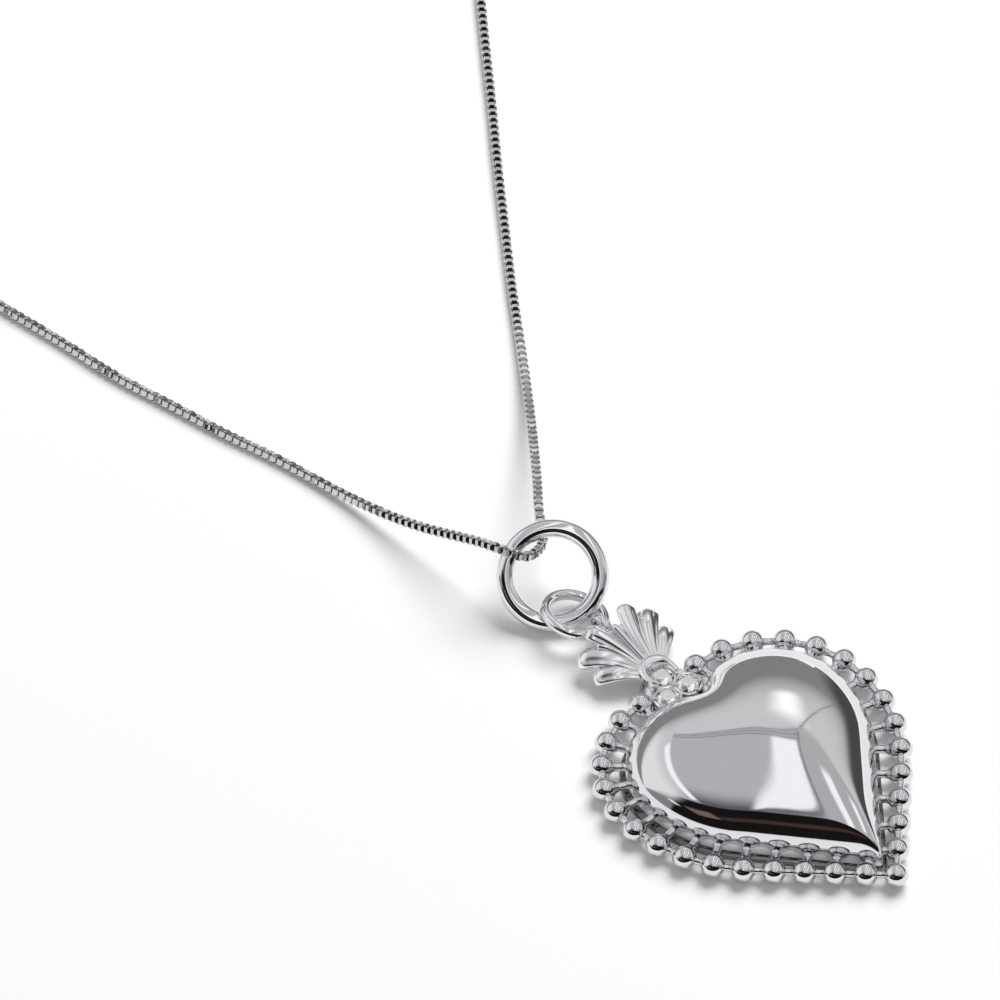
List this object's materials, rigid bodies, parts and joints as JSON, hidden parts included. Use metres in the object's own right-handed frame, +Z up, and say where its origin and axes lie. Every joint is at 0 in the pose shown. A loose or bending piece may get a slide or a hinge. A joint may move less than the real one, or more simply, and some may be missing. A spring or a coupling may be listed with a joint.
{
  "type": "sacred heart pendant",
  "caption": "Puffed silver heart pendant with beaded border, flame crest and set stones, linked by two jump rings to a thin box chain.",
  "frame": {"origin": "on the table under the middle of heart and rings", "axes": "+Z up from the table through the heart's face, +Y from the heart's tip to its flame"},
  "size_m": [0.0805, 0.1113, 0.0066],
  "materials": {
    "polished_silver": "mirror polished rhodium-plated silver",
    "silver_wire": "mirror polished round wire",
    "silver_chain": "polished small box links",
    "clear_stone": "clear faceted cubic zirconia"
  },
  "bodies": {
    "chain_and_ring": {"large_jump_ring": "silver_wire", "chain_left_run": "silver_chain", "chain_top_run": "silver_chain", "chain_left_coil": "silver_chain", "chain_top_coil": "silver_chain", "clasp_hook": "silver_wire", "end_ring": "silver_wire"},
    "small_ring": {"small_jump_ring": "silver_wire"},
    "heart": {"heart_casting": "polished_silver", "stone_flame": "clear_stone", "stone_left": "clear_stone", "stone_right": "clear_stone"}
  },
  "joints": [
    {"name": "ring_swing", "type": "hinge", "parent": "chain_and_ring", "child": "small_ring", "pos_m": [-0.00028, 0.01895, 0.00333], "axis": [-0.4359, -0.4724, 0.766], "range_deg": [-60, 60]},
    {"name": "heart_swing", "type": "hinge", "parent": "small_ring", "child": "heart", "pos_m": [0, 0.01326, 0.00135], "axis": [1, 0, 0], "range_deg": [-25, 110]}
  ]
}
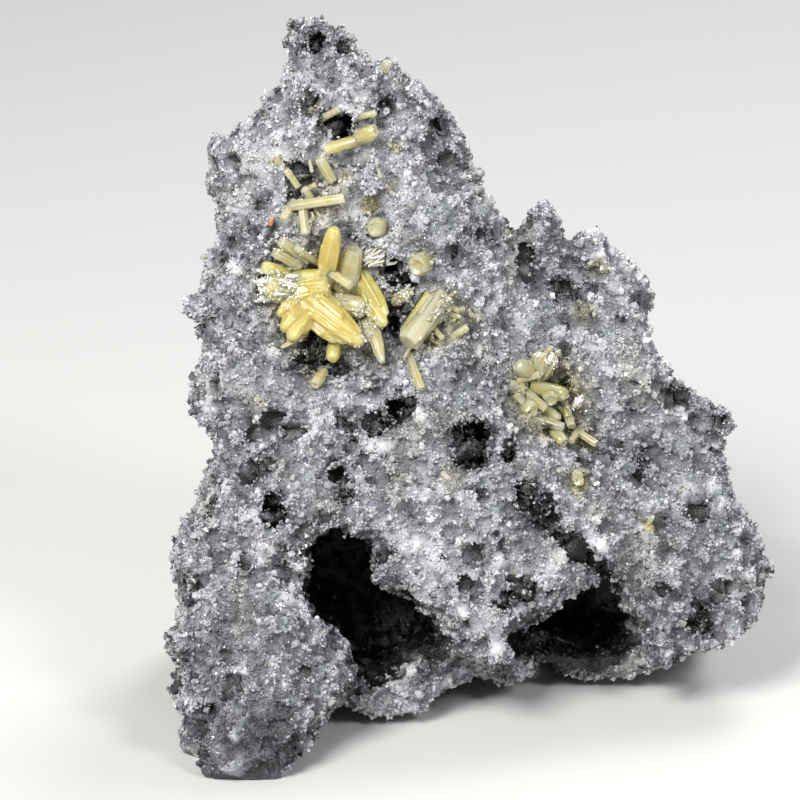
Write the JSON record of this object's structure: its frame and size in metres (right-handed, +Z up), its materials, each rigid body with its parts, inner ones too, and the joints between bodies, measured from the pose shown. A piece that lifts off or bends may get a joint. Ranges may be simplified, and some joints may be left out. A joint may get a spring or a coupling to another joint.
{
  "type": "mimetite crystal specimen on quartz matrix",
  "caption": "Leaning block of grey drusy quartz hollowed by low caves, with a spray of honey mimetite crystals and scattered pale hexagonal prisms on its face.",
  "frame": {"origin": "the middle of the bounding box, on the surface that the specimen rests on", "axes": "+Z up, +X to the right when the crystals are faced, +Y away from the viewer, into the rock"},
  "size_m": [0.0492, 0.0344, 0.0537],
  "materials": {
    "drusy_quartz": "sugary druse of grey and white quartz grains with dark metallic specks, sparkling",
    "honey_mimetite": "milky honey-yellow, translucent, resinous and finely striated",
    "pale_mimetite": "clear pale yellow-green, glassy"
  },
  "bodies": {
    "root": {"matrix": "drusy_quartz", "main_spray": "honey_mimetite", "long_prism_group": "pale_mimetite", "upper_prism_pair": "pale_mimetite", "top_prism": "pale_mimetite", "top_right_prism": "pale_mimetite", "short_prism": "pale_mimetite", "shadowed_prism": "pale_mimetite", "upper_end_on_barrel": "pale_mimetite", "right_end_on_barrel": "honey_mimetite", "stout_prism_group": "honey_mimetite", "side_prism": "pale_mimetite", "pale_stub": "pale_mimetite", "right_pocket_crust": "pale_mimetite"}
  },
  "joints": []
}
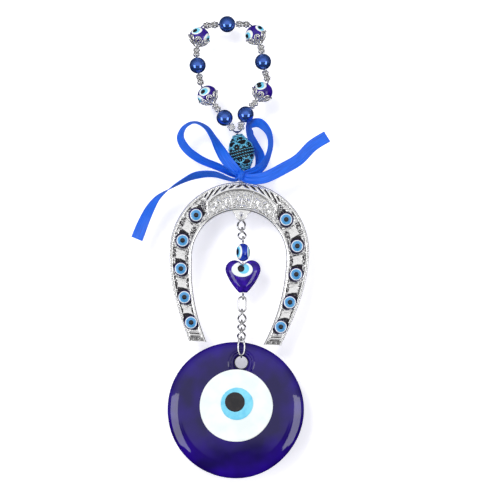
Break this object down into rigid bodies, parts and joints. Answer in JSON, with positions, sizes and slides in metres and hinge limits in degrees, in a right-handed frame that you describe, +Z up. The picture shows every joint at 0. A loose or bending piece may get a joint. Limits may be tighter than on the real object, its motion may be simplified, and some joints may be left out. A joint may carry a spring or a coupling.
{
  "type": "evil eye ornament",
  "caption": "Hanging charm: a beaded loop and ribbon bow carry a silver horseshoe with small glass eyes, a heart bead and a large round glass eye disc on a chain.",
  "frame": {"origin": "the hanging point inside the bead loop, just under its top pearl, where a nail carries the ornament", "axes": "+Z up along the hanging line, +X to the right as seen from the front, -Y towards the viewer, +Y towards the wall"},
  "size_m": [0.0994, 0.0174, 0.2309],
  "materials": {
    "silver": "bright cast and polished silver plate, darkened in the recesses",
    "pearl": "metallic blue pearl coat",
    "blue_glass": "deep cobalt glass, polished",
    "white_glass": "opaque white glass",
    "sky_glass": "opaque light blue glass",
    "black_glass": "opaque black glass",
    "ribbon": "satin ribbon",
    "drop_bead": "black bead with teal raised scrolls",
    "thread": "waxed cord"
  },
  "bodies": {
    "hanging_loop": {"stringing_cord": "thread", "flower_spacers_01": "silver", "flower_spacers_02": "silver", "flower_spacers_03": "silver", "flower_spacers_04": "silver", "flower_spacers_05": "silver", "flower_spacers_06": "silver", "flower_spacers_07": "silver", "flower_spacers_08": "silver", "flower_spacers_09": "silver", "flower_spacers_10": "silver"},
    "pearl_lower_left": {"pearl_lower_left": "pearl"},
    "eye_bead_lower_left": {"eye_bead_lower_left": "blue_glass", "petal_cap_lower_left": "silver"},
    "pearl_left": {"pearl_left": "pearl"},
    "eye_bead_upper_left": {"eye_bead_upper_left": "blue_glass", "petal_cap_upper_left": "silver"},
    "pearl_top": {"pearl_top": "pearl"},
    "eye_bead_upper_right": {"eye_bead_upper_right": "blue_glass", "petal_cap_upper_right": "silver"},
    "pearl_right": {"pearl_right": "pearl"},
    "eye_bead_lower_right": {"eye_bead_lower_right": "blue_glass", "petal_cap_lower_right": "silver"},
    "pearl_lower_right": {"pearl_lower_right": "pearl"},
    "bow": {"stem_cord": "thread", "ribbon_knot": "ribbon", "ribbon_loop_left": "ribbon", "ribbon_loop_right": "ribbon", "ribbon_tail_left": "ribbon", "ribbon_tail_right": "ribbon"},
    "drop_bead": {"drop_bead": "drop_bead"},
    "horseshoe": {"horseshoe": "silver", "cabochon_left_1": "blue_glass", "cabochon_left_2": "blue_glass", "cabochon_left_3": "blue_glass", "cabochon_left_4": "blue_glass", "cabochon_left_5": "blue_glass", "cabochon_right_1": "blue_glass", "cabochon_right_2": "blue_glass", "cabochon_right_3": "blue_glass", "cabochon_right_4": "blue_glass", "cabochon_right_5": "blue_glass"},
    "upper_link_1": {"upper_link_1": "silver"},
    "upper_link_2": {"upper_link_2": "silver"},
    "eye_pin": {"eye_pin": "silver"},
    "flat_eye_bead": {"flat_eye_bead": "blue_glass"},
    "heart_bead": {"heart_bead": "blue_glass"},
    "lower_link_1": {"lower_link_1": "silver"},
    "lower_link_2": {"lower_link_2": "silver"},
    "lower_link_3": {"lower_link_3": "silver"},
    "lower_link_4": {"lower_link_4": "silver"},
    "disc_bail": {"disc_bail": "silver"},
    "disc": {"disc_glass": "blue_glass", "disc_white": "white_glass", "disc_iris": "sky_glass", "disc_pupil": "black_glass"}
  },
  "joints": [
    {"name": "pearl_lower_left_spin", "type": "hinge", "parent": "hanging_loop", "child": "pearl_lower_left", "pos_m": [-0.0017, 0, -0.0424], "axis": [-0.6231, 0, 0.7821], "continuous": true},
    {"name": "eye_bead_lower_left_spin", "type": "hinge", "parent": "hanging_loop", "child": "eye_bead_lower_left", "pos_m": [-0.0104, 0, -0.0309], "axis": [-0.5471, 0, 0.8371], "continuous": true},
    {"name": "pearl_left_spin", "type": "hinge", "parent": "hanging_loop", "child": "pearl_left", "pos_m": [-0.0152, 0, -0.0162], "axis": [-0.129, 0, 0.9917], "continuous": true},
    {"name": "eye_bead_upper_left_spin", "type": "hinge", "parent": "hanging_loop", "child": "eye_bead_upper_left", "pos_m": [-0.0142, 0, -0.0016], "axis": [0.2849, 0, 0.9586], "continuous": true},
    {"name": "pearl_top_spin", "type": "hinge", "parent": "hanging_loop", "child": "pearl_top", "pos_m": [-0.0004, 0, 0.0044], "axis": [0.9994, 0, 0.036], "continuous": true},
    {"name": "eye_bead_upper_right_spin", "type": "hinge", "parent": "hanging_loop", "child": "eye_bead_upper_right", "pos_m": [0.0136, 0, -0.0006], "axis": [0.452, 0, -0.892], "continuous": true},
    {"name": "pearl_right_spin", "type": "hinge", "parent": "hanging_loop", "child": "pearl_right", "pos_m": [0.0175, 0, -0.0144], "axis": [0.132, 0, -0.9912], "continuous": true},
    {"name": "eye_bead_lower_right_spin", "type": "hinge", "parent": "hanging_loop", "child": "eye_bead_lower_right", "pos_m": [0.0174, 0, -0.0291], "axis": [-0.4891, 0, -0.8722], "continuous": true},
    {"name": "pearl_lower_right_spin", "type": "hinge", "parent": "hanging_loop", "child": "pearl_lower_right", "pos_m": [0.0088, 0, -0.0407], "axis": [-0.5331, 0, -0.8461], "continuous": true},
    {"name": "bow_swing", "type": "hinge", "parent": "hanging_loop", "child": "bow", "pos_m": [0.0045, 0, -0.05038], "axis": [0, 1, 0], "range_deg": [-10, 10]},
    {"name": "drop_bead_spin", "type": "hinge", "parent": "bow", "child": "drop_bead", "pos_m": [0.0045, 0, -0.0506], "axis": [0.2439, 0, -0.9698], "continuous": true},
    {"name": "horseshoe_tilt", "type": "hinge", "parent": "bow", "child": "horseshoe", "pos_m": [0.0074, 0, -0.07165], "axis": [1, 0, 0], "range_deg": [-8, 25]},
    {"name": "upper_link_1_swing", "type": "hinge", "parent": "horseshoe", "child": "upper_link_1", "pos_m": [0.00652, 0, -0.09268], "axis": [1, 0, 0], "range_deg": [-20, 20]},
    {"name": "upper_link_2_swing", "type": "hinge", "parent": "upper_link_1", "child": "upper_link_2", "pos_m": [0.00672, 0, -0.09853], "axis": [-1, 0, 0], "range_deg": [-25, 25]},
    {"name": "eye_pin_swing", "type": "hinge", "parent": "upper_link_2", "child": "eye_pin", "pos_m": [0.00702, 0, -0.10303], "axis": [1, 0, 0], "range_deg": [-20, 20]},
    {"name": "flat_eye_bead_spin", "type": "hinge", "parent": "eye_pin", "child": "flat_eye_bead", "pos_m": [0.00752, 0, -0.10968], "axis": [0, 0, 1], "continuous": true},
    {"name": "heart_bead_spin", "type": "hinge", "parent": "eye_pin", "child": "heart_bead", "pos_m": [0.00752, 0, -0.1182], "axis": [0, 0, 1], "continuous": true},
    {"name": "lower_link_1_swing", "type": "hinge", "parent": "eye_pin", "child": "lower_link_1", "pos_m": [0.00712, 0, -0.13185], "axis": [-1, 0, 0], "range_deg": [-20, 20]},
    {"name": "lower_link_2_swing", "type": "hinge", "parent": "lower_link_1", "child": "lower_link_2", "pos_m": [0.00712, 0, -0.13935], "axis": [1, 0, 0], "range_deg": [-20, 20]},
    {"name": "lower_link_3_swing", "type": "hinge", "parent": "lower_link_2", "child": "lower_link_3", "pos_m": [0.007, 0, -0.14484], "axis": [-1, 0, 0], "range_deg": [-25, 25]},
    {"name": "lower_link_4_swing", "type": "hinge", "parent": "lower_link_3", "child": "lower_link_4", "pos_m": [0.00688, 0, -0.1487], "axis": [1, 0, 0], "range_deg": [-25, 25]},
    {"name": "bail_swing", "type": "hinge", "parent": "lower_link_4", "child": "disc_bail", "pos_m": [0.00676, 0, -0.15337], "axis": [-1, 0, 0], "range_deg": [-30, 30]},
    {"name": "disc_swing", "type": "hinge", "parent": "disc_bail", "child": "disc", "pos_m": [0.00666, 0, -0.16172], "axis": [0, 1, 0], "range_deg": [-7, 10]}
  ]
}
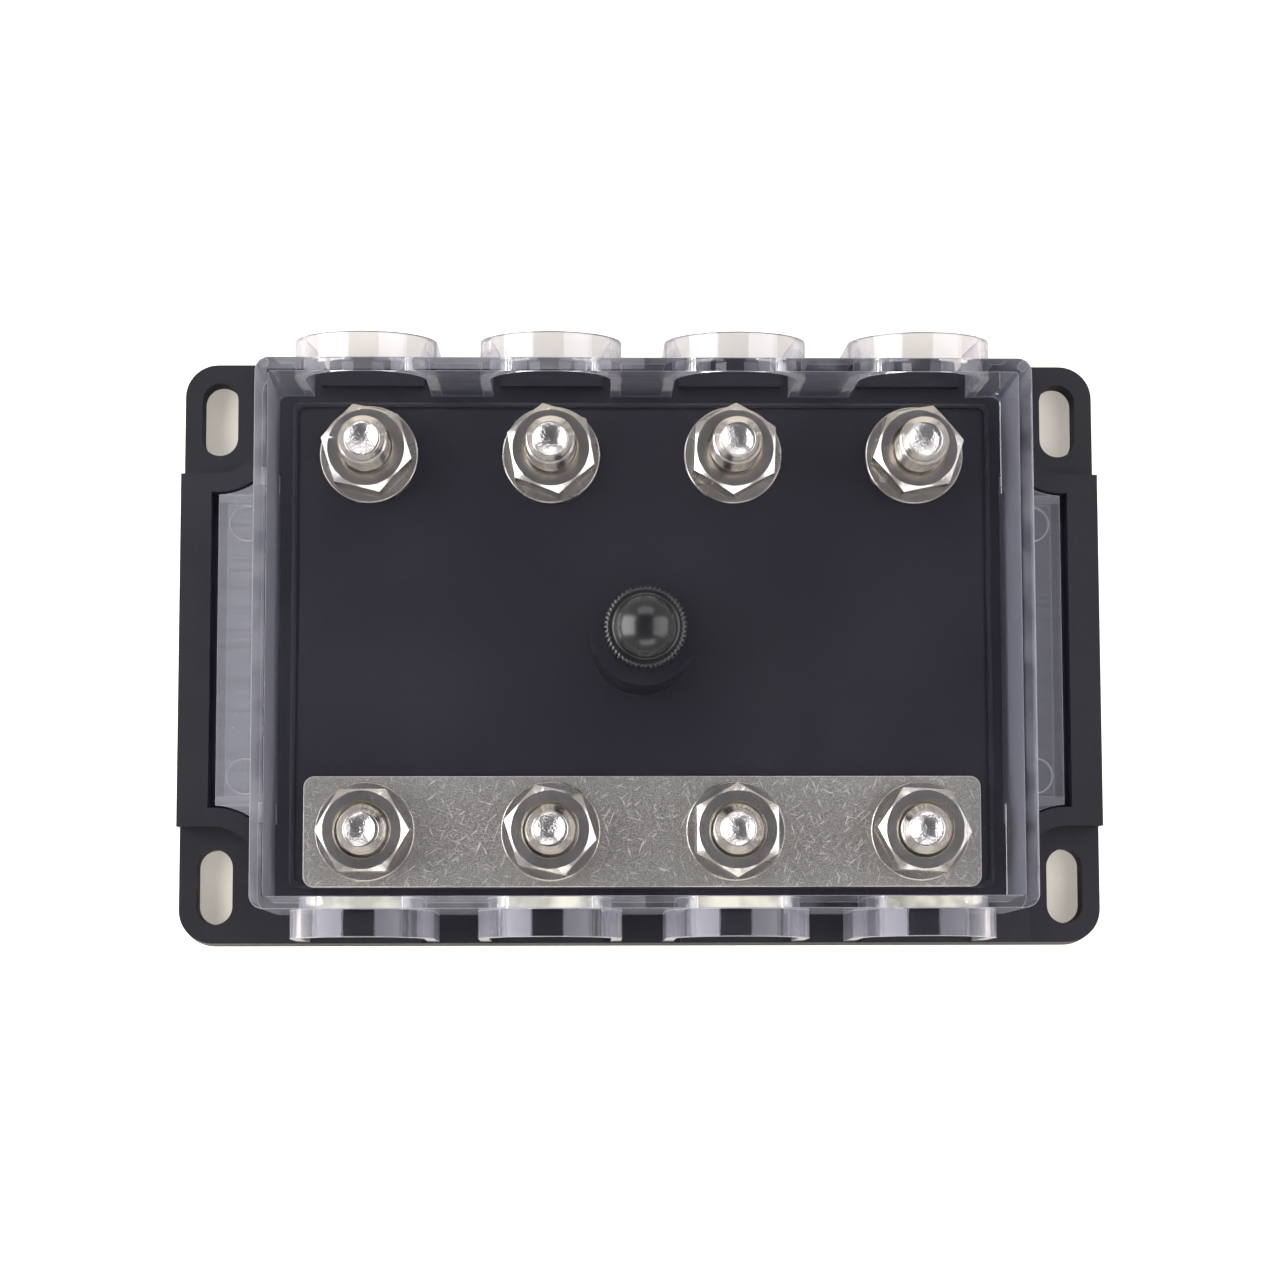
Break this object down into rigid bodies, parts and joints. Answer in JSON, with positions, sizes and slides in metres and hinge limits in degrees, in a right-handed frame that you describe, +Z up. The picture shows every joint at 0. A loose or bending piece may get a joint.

|---|

§ **PROBLEM REQUIREMENTS**: Pick out the lines containing the string "where" and show them.

§ **EXERCISE RESPONSE**:
List this object's materials, rigid bodies, parts and joints as JSON, hidden parts included. Use metres in the object's own right-handed frame, +Z up, and say where its origin and axes lie. Every joint is at 0 in the pose shown. A loose or bending piece may get a slide or a hinge. A joint may move less than the real one, or more simply, and some may be missing. A spring or a coupling may be listed with a joint.
  "frame": {"origin": "the hanging point inside the bead loop, just under its top pearl, where a nail carries the ornament", "axes": "+Z up along the hanging line, +X to the right as seen from the front, -Y towards the viewer, +Y towards the wall"},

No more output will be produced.